Помните, я рассказывал о Николае Голощапове, нашем редакционном писателе в челябинском «Комсомольце»? Он тогда хорошо отозвался о моем первом очерке. Обычно я уходил из конторы позднее всех, после одиннадцати. Однажды зимним вечером задержался и Николай. Я сидел в одном конце редакции, он в другом, а в серединке своим вязанием занималась бабушка-сторожиха. Я уже было собрался уходить, как ко мне пришел Голощапов с каким-то одновременно трагическим и просветленным лицом и сел по другую сторону стола.
– Сашка! Я сегодня сильно затосковал по одной бабе. И вот только что написал стихотворение. Пожалуйста, послушай!
Каким-то неясным чутьем я мгновенно угадал, кому посвящен опус.
Скачут белки по зимней стуже,Не продрогнут они на морозе…
Разве в жизни может быть хуже,Если ты забываешь о прозе?Если ты забываешь о доме,Обо всем забываешь, кромеТой, что с беличьими глазами.Той, что тоже забыла о муже,И о том, что забыл я прозу…

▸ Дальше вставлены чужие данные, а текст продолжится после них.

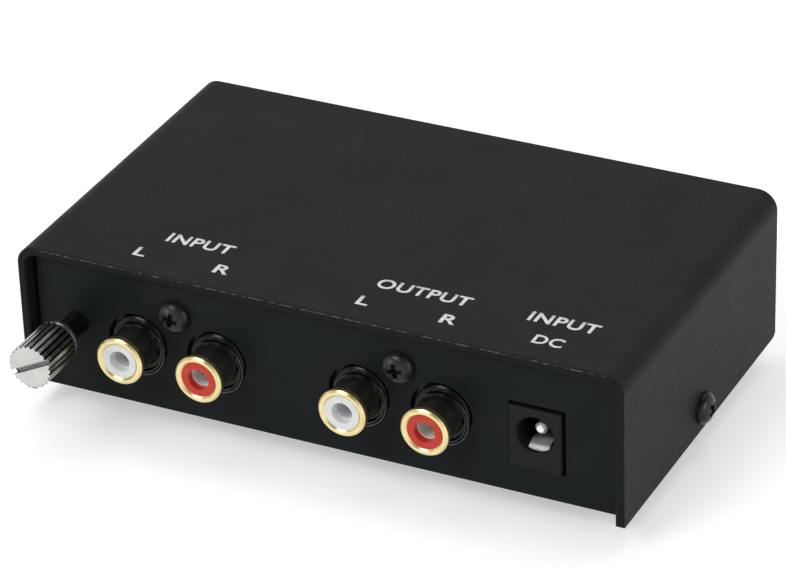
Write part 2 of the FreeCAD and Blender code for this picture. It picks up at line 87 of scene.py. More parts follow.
# Domed screws with a cross recess
SCREW_RADIUS = 2.75 * MM
SCREW_RIM = 0.3 * MM
SCREW_HEIGHT = 1.9 * MM
SCREW_SHANK = 1.45 * MM
RECESS_LENGTH = 3.5 * MM
RECESS_WIDTH = 1.15 * MM
RECESS_DEPTH = 1.2 * MM
RECESS_TAPER = 0.6
COVER_SCREW_SHANK = 4.0 * MM
SOCKET_SCREW_TURNS = (-12, 10)
COVER_SCREW_TURN = 35


def corners_of(node):
    """Lowest and highest corner of a node's box, as vectors."""
    return tuple(Vector(corner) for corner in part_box(node))


def box_middle(node):
    low, high = corners_of(node)
    return (low + high) / 2


def linked(name, data):
    """New object in the scene."""
    item = bpy.data.objects.new(name, data)
    bpy.context.scene.collection.objects.link(item)
    return item


def mesh_data(name, mesh):
    """Mesh data from a bmesh, which is freed."""
    data = bpy.data.meshes.new(name)
    mesh.to_mesh(data)
    mesh.free()
    return data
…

Скачут белки по зимней стуже —Не продрогнут они на морозе!
Я сказал: хорошее стихотворение, не зазорно такое подарить. Он и подарил. А я нынче нашел.
Вот только Николай, царство ему небесное, вместе с ним уместил на листке и еще одно (хотя оно очень плохо умещалось) – нечто под Есенина.
Как всегда, прав Пушкин, сказав: «Трудно прилично выражать обыкновенные предметы». Эта выписка – на самой первой странице девической тетради Галины. По моему разумению – основательное предостережение грядущему (и любому) писателю.
Сейчас я уже думаю, что и мои высокомерные суждения о ребячливости записей провинциальной девчонки грешат снобистским ригоризмом. На эту мысль меня навел разворот в «Ежедневнике», заполненный вкривь и вкось поначалу непонятными словами и выражениями. Потом только какие-то отголоски минувшего мне подсказали: это же «пароли», зацепки памяти – для воспроизведения… анекдотов! Сомнительно, чтобы это годилось для ее писательской работы. Скорее – на всякий непредвиденный случай какого-нибудь нескладывающегося разговора. Ей всю жизнь в любой компании удавалась роль души общества, и я подозреваю, она вписала эту роль в свою участь как непременную, необходимую для окружающих и чувствовала ответственность за ее должное исполнение. При таком разумении «Цилиндром на солнце сверкая» и т. п. – не вариант глупого девчачьего «Песенника», а свидетельство серьезного отношения к общественному долгу.
В связи с этим хочу добавить вот что. Вспоминая о письмах Ариадны Громовой, я обошел вниманием то, что она, несмотря на всю свою ужасную занятость и усталость, не ленилась исписывать целые страницы свежими московскими анекдотами. Меня тут занимает не ее образ действий, а мой. Почему я поначалу не придал этому значения? Ясно же: и таким образом она передавала любимой ученице, остававшейся в провинции, ток столичного напряжения, его «оттепельный» дух.